Angus is the curator of the international multimedia exhibition ‘Memories of the Struggle – Australians against Apartheid’ which has shown at Customs House Sydney, the Museum of Australian Democracy in Canberra, Constitution Hill in Johannesburg and The Castle of Good Hope in Cape Town. Angus is currently working with historian Patric Tariq Mellet on the establishment of the Camissa Museum at The Castle of Good Hope in Cape Town. He is a PhD candidate at Canberra University and will complete the doctorate in August 2020 and resides in Sydney.
Colin Jones is the former chairman of Iziko Museums Cape Town, South Africa. He served as its acting director during the search for a full-time director for the establishment of the institution in the post-Apartheid era. He was appointed by the Ministry of Arts and Culture to lead the restructuring and transformation process of national museums in South Africa. This involved the amalgamation of thirteen independent national museums into one national museum system and the redressing of the Apartheid narrative which had previously excluded the diversity of populations in South Africa.

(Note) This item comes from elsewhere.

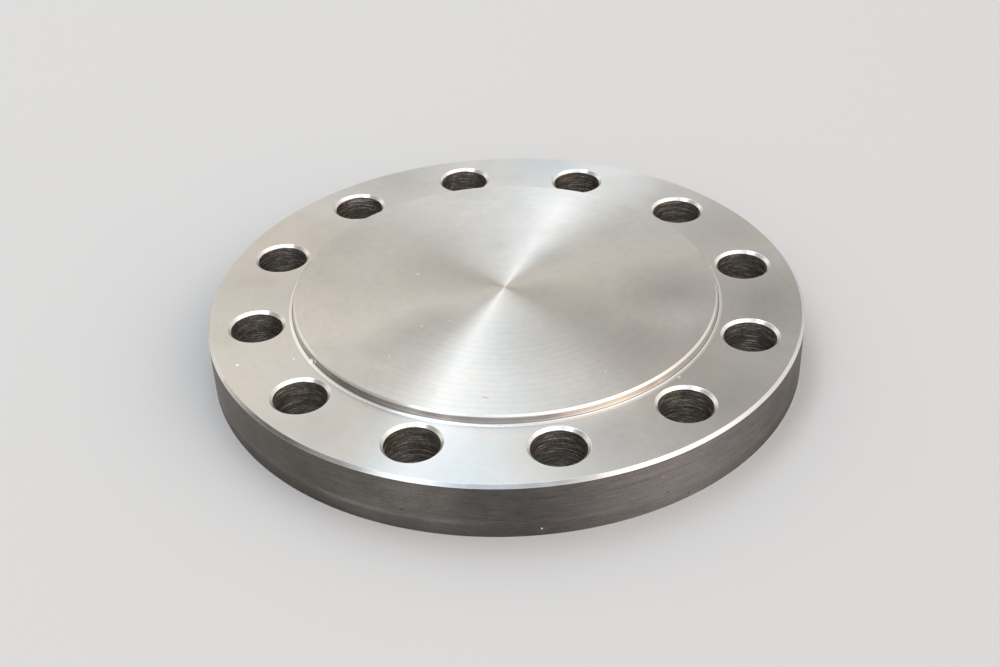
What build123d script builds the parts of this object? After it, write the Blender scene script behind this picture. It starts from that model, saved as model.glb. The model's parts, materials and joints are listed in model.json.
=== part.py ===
from build123d import *
import os

# Raised-face blind flange: one disc, turned all over and drilled for a ring of bolts.
# Lengths are in millimetres and +Z is up. The origin is the centre of the flat back face,
# and the raised sealing face looks up.

# Bolt ring
bolt_count = 12
bolt_circle_diameter = 88.0
bolt_diameter = 8.0
bolt_clearance = 1.0
hole_mouth_chamfer = 0.5

# Disc, with its margins taken from the bolt circle outwards to the rim and inwards to the raised face
rim_margin = 8.5
face_margin = 6.5
plate_thickness = 10.2
rim_chamfer = 0.5
back_edge_chamfer = 0.2

# Raised sealing face, whose root keeps the nose radius of the turning tool
face_height = 1.6
face_edge_chamfer = 0.4
face_root_radius = 0.8

# Radii and heights that follow from the sizes above
bolt_circle_radius = bolt_circle_diameter / 2
rim_radius = bolt_circle_radius + rim_margin
face_radius = bolt_circle_radius - face_margin
hole_radius = (bolt_diameter + bolt_clearance) / 2
overall_height = plate_thickness + face_height

# The bolt holes straddle the centre lines, so the first one lies half a pitch from +X
first_hole_angle = 180 / bolt_count

with BuildPart() as flange:
    # Half section of the stepped disc, revolved about its axis
    with BuildSketch(Plane.XZ):
        with BuildLine():
            Polyline(
                (0, 0),
                (rim_radius, 0),
                (rim_radius, plate_thickness),
                (face_radius, plate_thickness),
                (face_radius, overall_height),
                (0, overall_height),
                close=True,
            )
        make_face()
    revolve(axis=Axis.Z)

    # Turned edges: a hollow fillet at the foot of the step, and chamfers on the two outer corners
    turned_edges = flange.edges().filter_by(GeomType.CIRCLE).group_by(Axis.Z)
    root_edge, rim_edge = turned_edges[1].sort_by(SortBy.RADIUS)
    face_edge = turned_edges[-1]
    fillet(root_edge, radius=face_root_radius)
    chamfer(rim_edge, length=rim_chamfer)
    chamfer(face_edge, length=face_edge_chamfer)

    # Bolt holes, drilled through and opened at 45 degrees on the bolting side
    with Locations(Plane.XY.offset(plate_thickness)):
        with PolarLocations(bolt_circle_radius, bolt_count, start_angle=first_hole_angle):
            CounterSinkHole(
                radius=hole_radius,
                counter_sink_radius=hole_radius + hole_mouth_chamfer,
                counter_sink_angle=90,
            )

    # The back face is left flat, with the sharp edges of its rim and holes broken
    back_edges = flange.edges().filter_by(GeomType.CIRCLE).group_by(Axis.Z)[0]
    chamfer(back_edges, length=back_edge_chamfer)

flange.part.label = "blind_flange"

os.makedirs("parts", exist_ok=True)
export_step(flange.part, "parts/blind_flange.step")
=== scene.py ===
import json
import math

import bpy
from mathutils import Matrix, Vector


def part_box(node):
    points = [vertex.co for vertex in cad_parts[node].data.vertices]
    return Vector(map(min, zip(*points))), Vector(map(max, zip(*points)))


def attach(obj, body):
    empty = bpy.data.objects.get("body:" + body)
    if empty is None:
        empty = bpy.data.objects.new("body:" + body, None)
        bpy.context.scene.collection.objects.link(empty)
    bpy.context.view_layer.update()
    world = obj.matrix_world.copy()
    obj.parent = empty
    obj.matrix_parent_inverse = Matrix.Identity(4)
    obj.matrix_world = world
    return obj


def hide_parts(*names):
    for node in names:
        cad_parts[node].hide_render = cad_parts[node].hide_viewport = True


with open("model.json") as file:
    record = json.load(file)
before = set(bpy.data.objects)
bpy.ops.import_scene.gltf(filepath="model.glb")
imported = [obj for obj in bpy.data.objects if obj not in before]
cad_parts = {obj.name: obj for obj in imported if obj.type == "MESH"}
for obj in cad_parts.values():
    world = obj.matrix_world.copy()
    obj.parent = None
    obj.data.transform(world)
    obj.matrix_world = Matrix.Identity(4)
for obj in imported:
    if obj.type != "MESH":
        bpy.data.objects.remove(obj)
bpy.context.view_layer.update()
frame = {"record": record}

# A bare stainless-steel blind flange: raised face, step, bolting ring, drilled holes, rim and back.
# Lengths are in metres unless a name ends in _mm, and the flange lies on its back with +Z up.

MM = 0.001
NODE = "blind_flange"

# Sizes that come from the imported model
mounts = {mount["name"]: mount for mount in frame["record"]["mounts"]}
bolt_circle = mounts["bolt_circle"]
RIM_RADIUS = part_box(NODE)[1].x
FACE_Z = mounts["sealing_face"]["pos_m"][2]
RING_Z = bolt_circle["pos_m"][2]
BOLT_CIRCLE_RADIUS = bolt_circle["dims"]["pcd_mm"] / 2 * MM
HOLE_RADIUS = bolt_circle["dims"]["hole_r_mm"] * MM
HOLE_COUNT = bolt_circle["dims"]["count"]

# Sizes of the turned details, as in the part's source
FACE_MARGIN = 6.5 * MM
FACE_RADIUS = BOLT_CIRCLE_RADIUS - FACE_MARGIN
FACE_CHAMFER = 0.4 * MM
ROOT_RADIUS = 0.8 * MM
RIM_CHAMFER = 0.5 * MM
MOUTH_CHAMFER = 0.5 * MM
BACK_CHAMFER = 0.2 * MM
EDGE_BREAK = 0.04 * MM     # the tiny round that a file or the handling leaves on a machined edge
MOUTH_BREAK = 0.12 * MM    # the softer round where a hole's chamfer meets the ring

# Mesh fineness
STEPS_PER_HOLE = 40        # steps round the disc in the sector of one hole
SIDE_STEPS = 12            # steps along the straight sides of a sector
PATCH_RINGS = 4            # rings of faces from a hole's mouth out to its sector's boundary
BORE_ROWS = 8
BREAK_STEPS = 3
ROOT_STEPS = 12
PLACE_DIGITS = 8           # points that agree to so many decimals are one point

# Finishes, in the order of the piece's material slots
FACE, RING, CHAMFER, EDGE, STEP, RIM, BORE, BACK = range(8)

# Shader settings
TURNED_ROUGHNESS = 0.275   # the face and the ring
QUARTER_TURN = 0.25        # lays the stretched gloss across the grooves
FEED_WOBBLE = 5.0          # how many radians a full wobble shifts the feed grooves
NOISE_LOW = 0.3            # nearly all of a noise lies between these
NOISE_HIGH = 0.7
SPECK_CORE = 0.5           # where a speck begins to fade and where it is gone, as shares of its size
SPECK_EDGE = 0.8
PATCH_CORE = 0.6           # the same for a patch, once the stains have pushed its edge about
PATCH_EDGE = 1.6
PATCH_RAGGED = 1.2         # how far the stains push it


class Shell:
    """A closed mesh that knows the exact normal of each point and the finish of each face."""

    def __init__(self):
        self.points = []
        self.normals = []
        self.faces = []
        self.finishes = []
        self.found = {}

    def point(self, place, normal):
        """The index of a point. Points at the same place, in the mesh's own precision, are one point."""
        key = tuple(round(value, PLACE_DIGITS) for value in Vector(place))
        if key not in self.found:
            self.found[key] = len(self.points)
            self.points.append(tuple(place))
            self.normals.append(tuple(normal))
        return self.found[key]

    def bridge(self, row, next_row, finish):
        """One ring of faces between two closed rows with as many points each."""
        for i in range(len(row)):
            j = (i + 1) % len(row)
            corners = [row[i], row[j], next_row[j], next_row[i]]
            face = list(dict.fromkeys(corners))
            if len(face) > 2:
                self.faces.append(face)
                self.finishes.append(finish)

    def to_object(self, name):
        mesh = bpy.data.meshes.new(name)
        mesh.from_pydata(self.points, [], self.faces)
        mesh.polygons.foreach_set("material_index", self.finishes)
        mesh.polygons.foreach_set("use_smooth", [True] * len(self.faces))
        mesh.update()
        mesh.normals_split_custom_set_from_vertices(self.normals)
        piece = bpy.data.objects.new(name, mesh)
        bpy.context.scene.collection.objects.link(piece)
        return piece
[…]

Colin advises internationally to museum leadership on the development of strategic thinking in addressing the role of museums in the formation of national identity, inclusive diversity and addressing sensitive historic issues in museums. He has been engaged as advisor to the Museum of London’s former director and to the Royal British Columbia Museum. He currently serves as a non-executive director of Barker Langham, a UK based museum consultancy. He has contributed essays and articles on the role of museums in the formation of national identity, the return of cultural property, and diversity in museums. During the Apartheid years, Colin Jones was also the Dean of St George’s Anglican Cathedral and a leading opponent of Apartheid.